The wider issue of how privacy can or should be sufficiently protected, and
by whom, in an interconnected world is perhaps a topic for another day.

Paul

Paul Ticher
0116 273 8191
22 Stoughton Drive North, Leicester LE5 5UB


----- Original Message -----
From: "Lawrence Serewicz" <[log in to unmask]>
To: "'Paul Ticher'" <[log in to unmask]>; <[log in to unmask]>
Sent: Monday, November 22, 2010 1:15 PM
Subject: RE: [data-protection] Screening companies using publicly available
information


Paul,
I can see the point you are making, but personal information in the public
domain is on a continuum rather than an absolute.

For example, the overall success of the UK government in UK league tables or
the GDP effect would be the personal information of the PM.  He is, after
all, responsible for the government at the time and the information within
those reports, when link to information in the hands of other data
controllers, would identify him.

Moving from the Macro level to the micro level, we still have the same
issue. If the local council publishes, under the transparency agenda, the
performance information for a service that someone is responsible for, then
it would be their personal information.

The challenge in the public sphere (for personal information) is whether the
personal information has entered the public sphere through he intent or
consent of the data subject.  For example, I would expect that anything I
put on my public profile on facebook would enter the public domain.
However, I would not expect a list of my most recent library books to be in
the public domain.  The intent and purpose of that transaction is private.
The intent and purpose of my public profile is, well, public.

Take for example, the decision to change one's name by deed poll.  Our names
would be personal information but we are making that public information as
part of the deed poll. The intent and purpose are public even thought it
could be classed as personal information.  By contrast, someone's username
and avatar on War Quest, although public, is for intent and purpose private.

The political philosophical problem of private and public, at least in the
UK, is that the public and private spheres are not well defined, in part
because of the political regime which shapes the laws, as it is in
republics.  This  is not to say that republics are superior to
constitutional monarchies, it is only to say (at least from a political
philosophically) that republics have a clearer notion of the two spheres and
how they interact.  [I am putting the point quite crudely as there are huge
discussions around public and private within communitarianism and the
understanding of identity within a republic.]
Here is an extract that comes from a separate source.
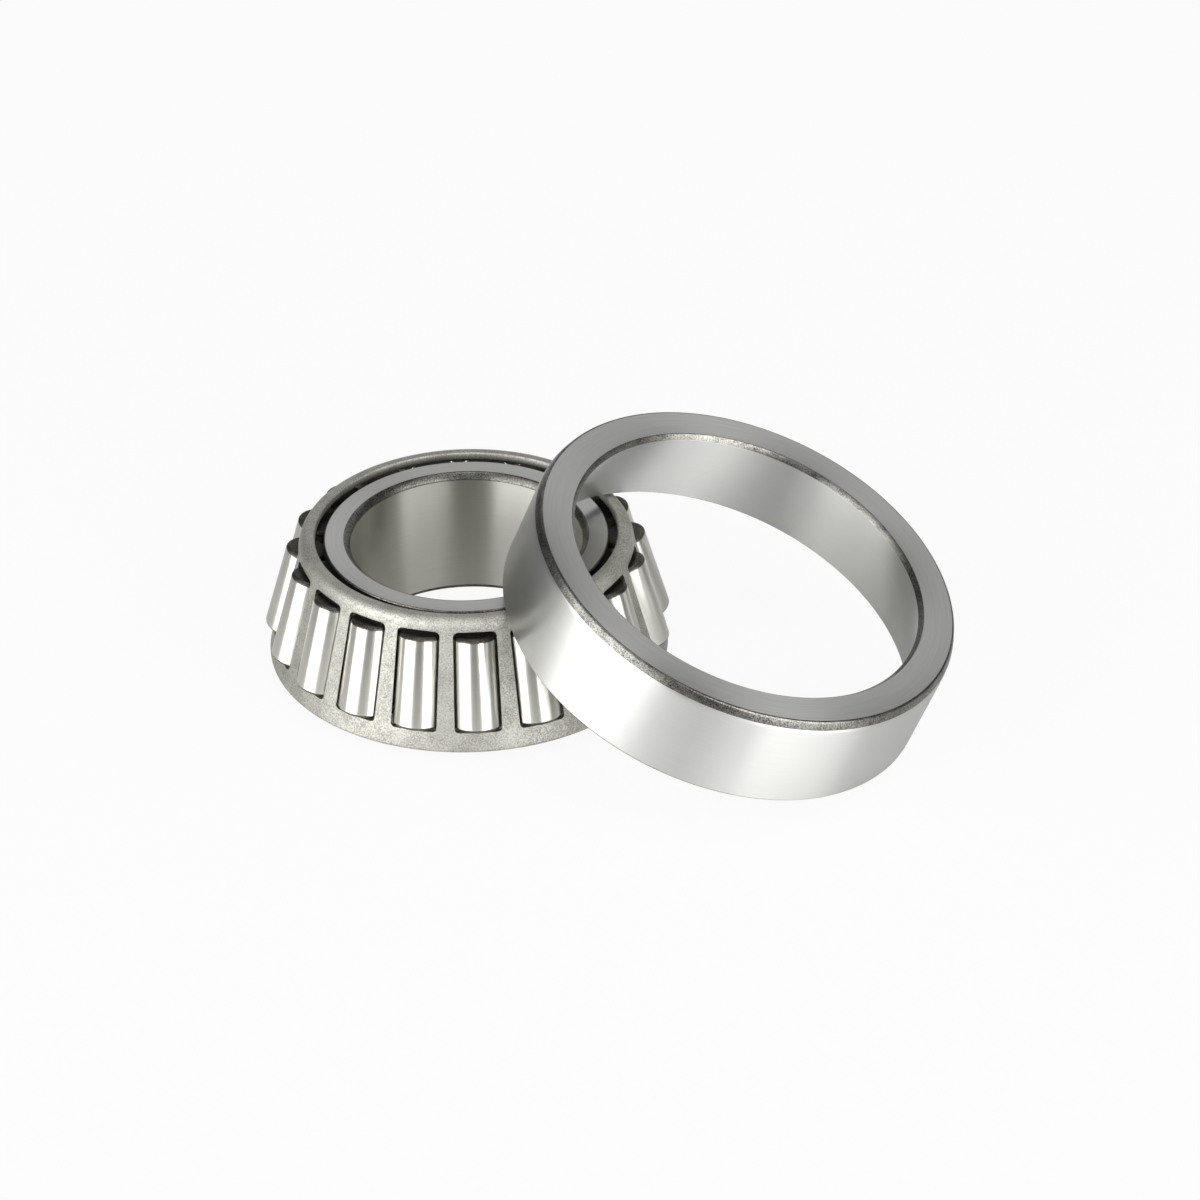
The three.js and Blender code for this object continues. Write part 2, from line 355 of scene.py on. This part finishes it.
inner_corners = [
    (BORE_RADIUS, BORE_CHAMFER, BORE_ROUNDING),
    (BORE_RADIUS + BORE_CHAMFER, 0, BORE_ROUNDING),
    (large_rib_radius - LARGE_RIB_CHAMFER, 0, LARGE_RIB_ROUNDING),
    (large_rib_radius, LARGE_RIB_CHAMFER, LARGE_RIB_ROUNDING),
    (large_rib_radius, face_height(large_rib_face, large_rib_radius), RIB_EDGE_ROUNDING),
    raceway_at(large_rib_face, RELIEF_DEPTH),
    raceway_at(large_rib_face - RELIEF_WIDTH, RELIEF_DEPTH),
    raceway_at(large_rib_face - RELIEF_WIDTH - RELIEF_DEPTH),
    raceway_at(small_rib_face + RELIEF_WIDTH + RELIEF_DEPTH),
    raceway_at(small_rib_face + RELIEF_WIDTH, RELIEF_DEPTH),
    raceway_at(small_rib_face, RELIEF_DEPTH),
    (small_rib_radius, face_height(small_rib_face, small_rib_radius), RIB_EDGE_ROUNDING),
    (small_rib_radius, BEARING_WIDTH - SMALL_RIB_CHAMFER, SMALL_RIB_ROUNDING),
    (small_rib_radius - SMALL_RIB_CHAMFER, BEARING_WIDTH, SMALL_RIB_ROUNDING),
    (BORE_RADIUS + BORE_CHAMFER, BEARING_WIDTH, BORE_ROUNDING),
    (BORE_RADIUS, BEARING_WIDTH - BORE_CHAMFER, BORE_ROUNDING),
]
inner_ring = turned("inner_ring_ground", inner_corners, RING_STEPS)

# %% [markdown]
# ## The outer ring
#
# Its inside is the other raceway, so the wall is thick at the back and thin at the front. The
# broad chamfer at the back leads it into its housing. The chamfer runs softly into the outside,
# because the two meet at a small angle and are ground together, so that corner's rounding is wide.

# %% Outer ring
BACK_CHAMFER_DEPTH = 1.09
BACK_CHAMFER_RISE = 0.43
BACK_BORE_CHAMFER = 0.57
FRONT_CHAMFER = 0.3
FRONT_BORE_CHAMFER = 0.25
FRONT_FACE_ROUNDING = 0.1
FRONT_OUTSIDE_ROUNDING = 0.2
BACK_OUTSIDE_ROUNDING = 1.6
BACK_FACE_ROUNDING = 0.3
BACK_BORE_ROUNDING = 0.12
FRONT_BORE_ROUNDING = 0.15

slope = math.tan(RACEWAY_ANGLE)
below_back = OUTER_RING_WIDTH - BACK_BORE_CHAMFER
outer_corners = [
    (raceway_front + FRONT_BORE_CHAMFER, 0, FRONT_FACE_ROUNDING),
    (OUTSIDE_RADIUS - FRONT_CHAMFER, 0, FRONT_FACE_ROUNDING),
    (OUTSIDE_RADIUS, FRONT_CHAMFER, FRONT_OUTSIDE_ROUNDING),
    (OUTSIDE_RADIUS, OUTER_RING_WIDTH - BACK_CHAMFER_DEPTH, BACK_OUTSIDE_ROUNDING),
    (OUTSIDE_RADIUS - BACK_CHAMFER_RISE, OUTER_RING_WIDTH, BACK_FACE_ROUNDING),
    (raceway_back + BACK_BORE_CHAMFER, OUTER_RING_WIDTH, BACK_BORE_ROUNDING),
    (raceway_back + BACK_BORE_CHAMFER * slope, below_back, BACK_BORE_ROUNDING),
    (raceway_front - FRONT_BORE_CHAMFER * slope, FRONT_BORE_CHAMFER, FRONT_BORE_ROUNDING),
]
outer_ring = turned("outer_ring_ground", outer_corners, RING_STEPS)

# %% [markdown]
# ## The rollers
#
# A roller is a short cone, almost a cylinder, with chamfered ends. Its thick end is ground to
# slide on the large rib and has a shallow dimple in the middle. One roller is turned, and the
# others are copies of it.

# %% First roller
END_CHAMFER = 0.3
DIMPLE_RADIUS = 1.1
DIMPLE_DEPTH = 0.12
DIMPLE_ROUNDING = 0.1
END_ROUNDING = 0.12
SIDE_ROUNDING = 0.3


def roller_radius(distance):
    """Radius of the roller at a place along its axis, a little under its rolling size."""
    return distance * math.tan(ROLLER_ANGLE) - RUNNING_CLEARANCE


large_radius = roller_radius(large_end)
small_radius = roller_radius(small_end)
roller_corners = [
    (0, DIMPLE_DEPTH),
    (DIMPLE_RADIUS - DIMPLE_DEPTH, DIMPLE_DEPTH, DIMPLE_ROUNDING),
    (DIMPLE_RADIUS, 0, DIMPLE_ROUNDING),
    (large_radius - END_CHAMFER, 0, END_ROUNDING),
    (roller_radius(large_end - END_CHAMFER), END_CHAMFER, SIDE_ROUNDING),
    (roller_radius(small_end + END_CHAMFER), ROLLER_LENGTH - END_CHAMFER, SIDE_ROUNDING),
    (small_radius - END_CHAMFER, ROLLER_LENGTH, END_ROUNDING),
    (0, ROLLER_LENGTH),
]
first_roller = turned("roller_polished", roller_corners, ROLLER_STEPS, closed=False)

# %% [markdown]
# ## The cage
#
# The cage is pressed from one disc of sheet steel: drawn into a cone, turned inward at the top,
# and punched with a pocket for each roller. Its section is turned like the rings, with two extra
# corners on each side, just beyond the ends of the pockets. They give the mesh a ring of edges
# there, so that the cut faces stay between those rings and the plain bands above and below them
# keep their even shading.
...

What is the underlying problem is not the initial use, or even the secondary
use.  What is problematic is that third use.  In this scenario, how can a
first order data controller offer a FPN or a PN that can cover the 3rd party
use?  For example, if I publish information on my public profile on
Facebook.  How can facebook deal with or follow up on a third order usage?
The only way to do this would be to start delimiting the internet so that
information published in one platform or on one platform can only be used on
that platform.  However, that solution runs counter to the idea of the
internet and open and linked data.

If personal data in the public domain is to be protected (still an open
question whether it should be protected) it will require a sea change in how
Fair Processing Notices or Privacy Notices are enforced and the clarity
around the data subject's ability to enforce their data rights in the public
domain is improved.  Furthermore, the data subject needs to be given the
ability to enforce their own data rights. As it stands now the privacy
notices can help police this type of data aggregation but it will not
restrain it much until the law (and its enforcement) catch up with the
technology.

Best,

Lawrence

Principal Information Management Officer
Durham County Council
Room 4/140
County Hall
County Durham
DH1 5UF

0191-372-8371





-----Original Message-----
From: This list is for those interested in Data Protection issues
[mailto:[log in to unmask]] On Behalf Of Paul Ticher
Sent: 22 November 2010 12:27
To: [log in to unmask]
Subject: Re: [data-protection] Screening companies using publicly available
information

There are a number of points here.

1)    Personal data that is in the public domain is still personal data.
Therefore all the Principles and Data Subject rights apply as well as the
possible obligation to issue Data Subjects with a privacy notice.